Exercise details: Search the listing for the string "bodies" and copy every line that contains it.

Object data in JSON
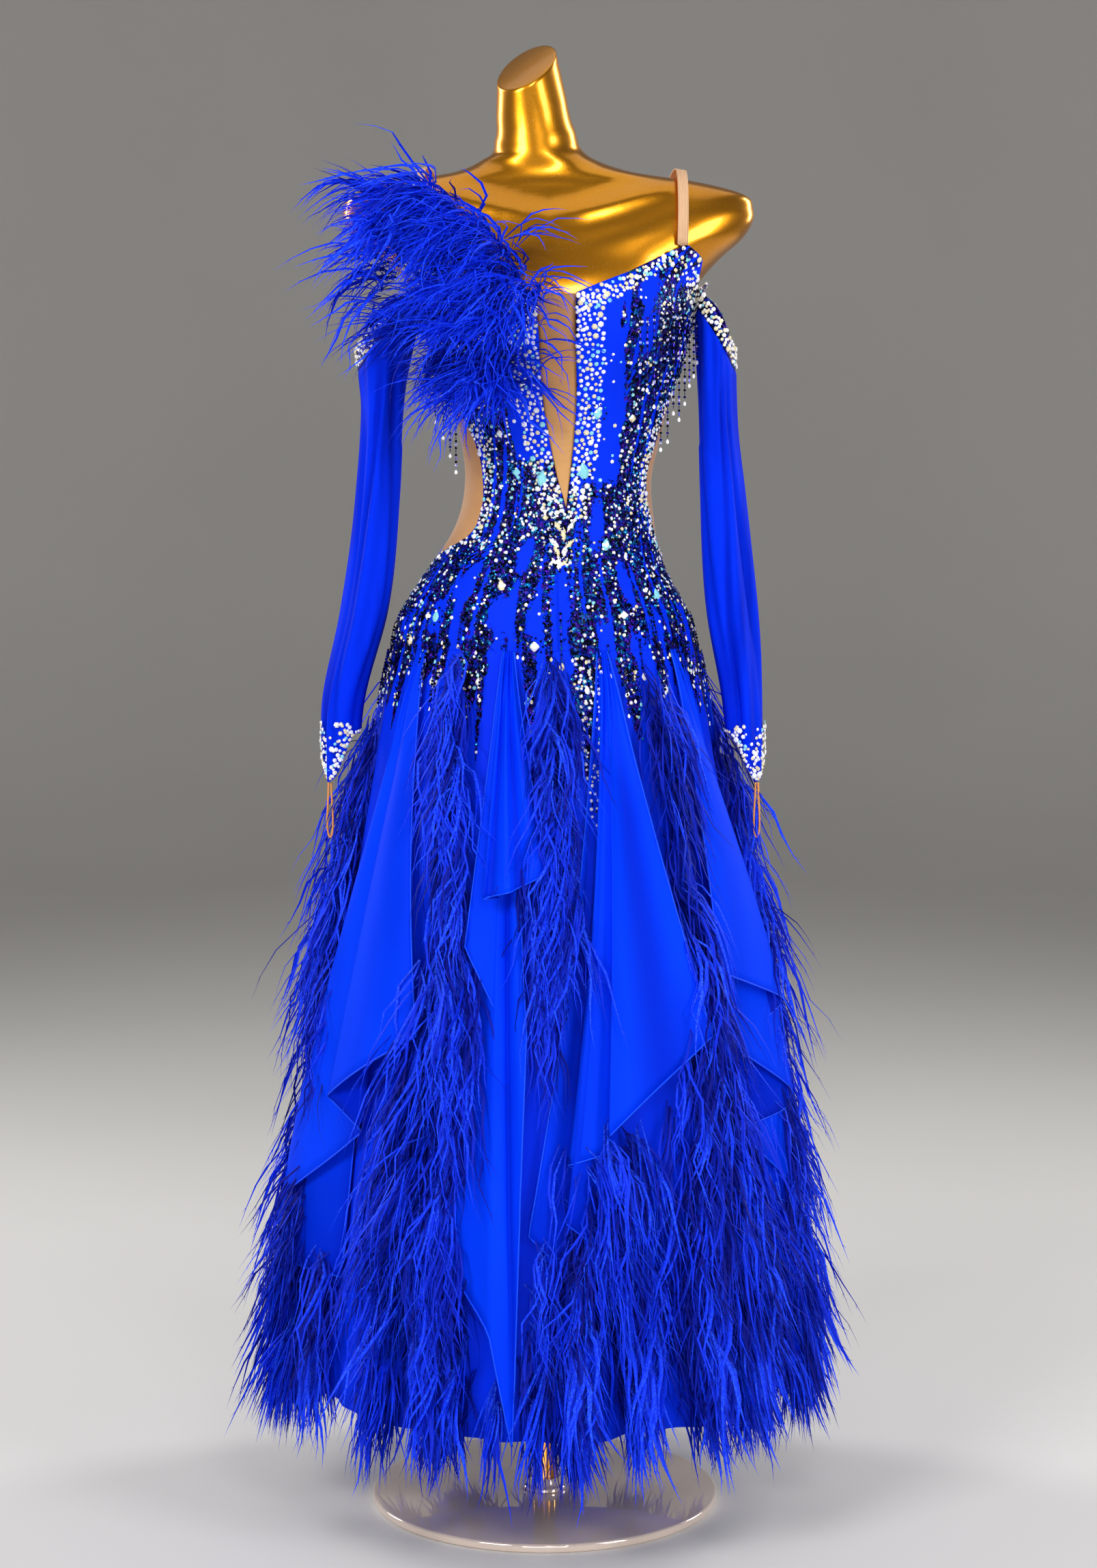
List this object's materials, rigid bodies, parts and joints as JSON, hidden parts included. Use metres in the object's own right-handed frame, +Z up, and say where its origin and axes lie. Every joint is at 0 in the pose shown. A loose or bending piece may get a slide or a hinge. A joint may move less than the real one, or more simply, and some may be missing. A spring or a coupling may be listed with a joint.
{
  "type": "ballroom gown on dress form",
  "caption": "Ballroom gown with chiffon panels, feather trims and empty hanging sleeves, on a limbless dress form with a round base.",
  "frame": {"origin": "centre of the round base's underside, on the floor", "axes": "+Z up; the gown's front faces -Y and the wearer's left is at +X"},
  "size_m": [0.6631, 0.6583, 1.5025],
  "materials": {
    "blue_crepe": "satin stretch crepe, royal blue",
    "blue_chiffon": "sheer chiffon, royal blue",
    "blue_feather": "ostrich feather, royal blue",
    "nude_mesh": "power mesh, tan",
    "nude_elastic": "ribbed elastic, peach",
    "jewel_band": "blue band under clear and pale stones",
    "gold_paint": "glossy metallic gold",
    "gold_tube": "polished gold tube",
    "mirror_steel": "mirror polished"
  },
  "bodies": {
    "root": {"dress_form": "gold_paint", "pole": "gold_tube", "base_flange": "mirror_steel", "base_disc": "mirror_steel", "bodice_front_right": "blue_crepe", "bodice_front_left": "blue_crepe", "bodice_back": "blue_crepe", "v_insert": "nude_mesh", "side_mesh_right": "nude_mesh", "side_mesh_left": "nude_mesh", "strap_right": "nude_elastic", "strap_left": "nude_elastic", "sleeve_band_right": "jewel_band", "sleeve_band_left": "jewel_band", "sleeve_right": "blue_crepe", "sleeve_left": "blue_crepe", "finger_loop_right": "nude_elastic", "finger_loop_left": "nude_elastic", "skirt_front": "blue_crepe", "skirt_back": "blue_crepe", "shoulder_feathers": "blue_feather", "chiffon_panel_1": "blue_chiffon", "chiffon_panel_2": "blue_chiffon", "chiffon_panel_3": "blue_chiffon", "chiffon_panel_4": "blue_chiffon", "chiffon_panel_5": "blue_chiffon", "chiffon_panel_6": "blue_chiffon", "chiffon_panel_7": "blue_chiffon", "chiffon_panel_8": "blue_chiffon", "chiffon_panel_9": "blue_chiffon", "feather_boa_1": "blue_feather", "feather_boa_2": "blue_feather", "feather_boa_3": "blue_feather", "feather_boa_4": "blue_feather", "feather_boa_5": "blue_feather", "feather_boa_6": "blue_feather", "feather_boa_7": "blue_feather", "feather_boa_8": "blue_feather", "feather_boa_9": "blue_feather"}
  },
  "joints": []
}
* * *
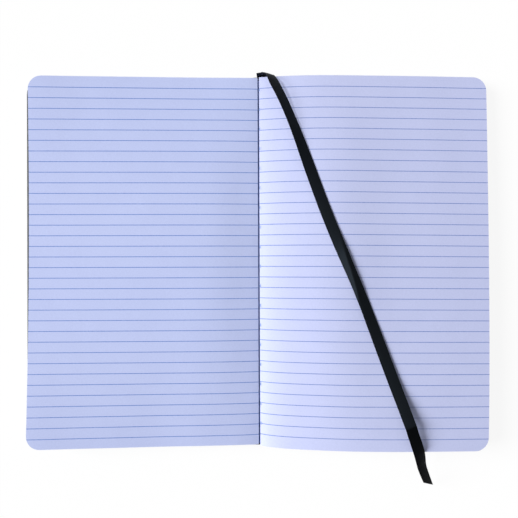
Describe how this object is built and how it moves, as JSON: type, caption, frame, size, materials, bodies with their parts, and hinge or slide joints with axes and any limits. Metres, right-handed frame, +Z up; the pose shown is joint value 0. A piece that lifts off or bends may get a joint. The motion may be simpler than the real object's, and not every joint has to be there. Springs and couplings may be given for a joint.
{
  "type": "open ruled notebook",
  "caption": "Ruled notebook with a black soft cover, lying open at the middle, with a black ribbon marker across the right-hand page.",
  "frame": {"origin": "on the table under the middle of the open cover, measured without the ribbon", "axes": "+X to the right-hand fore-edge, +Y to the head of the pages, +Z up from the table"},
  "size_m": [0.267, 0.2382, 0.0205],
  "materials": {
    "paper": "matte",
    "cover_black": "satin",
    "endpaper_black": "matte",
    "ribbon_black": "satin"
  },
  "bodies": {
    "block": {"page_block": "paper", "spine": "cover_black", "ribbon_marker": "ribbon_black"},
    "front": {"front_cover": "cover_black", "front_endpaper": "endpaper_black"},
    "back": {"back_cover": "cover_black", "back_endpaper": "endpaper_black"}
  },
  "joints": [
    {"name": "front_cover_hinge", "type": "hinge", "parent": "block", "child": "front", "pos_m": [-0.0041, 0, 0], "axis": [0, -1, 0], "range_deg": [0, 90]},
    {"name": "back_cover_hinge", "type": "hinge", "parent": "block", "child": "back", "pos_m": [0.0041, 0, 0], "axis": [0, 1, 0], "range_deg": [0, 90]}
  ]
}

Full output:
List this object's materials, rigid bodies, parts and joints as JSON, hidden parts included. Use metres in the object's own right-handed frame, +Z up, and say where its origin and axes lie. Every joint is at 0 in the pose shown. A loose or bending piece may get a slide or a hinge. A joint may move less than the real one, or more simply, and some may be missing. A spring or a coupling may be listed with a joint.
  "bodies": {
Describe how this object is built and how it moves, as JSON: type, caption, frame, size, materials, bodies with their parts, and hinge or slide joints with axes and any limits. Metres, right-handed frame, +Z up; the pose shown is joint value 0. A piece that lifts off or bends may get a joint. The motion may be simpler than the real object's, and not every joint has to be there. Springs and couplings may be given for a joint.
  "bodies": {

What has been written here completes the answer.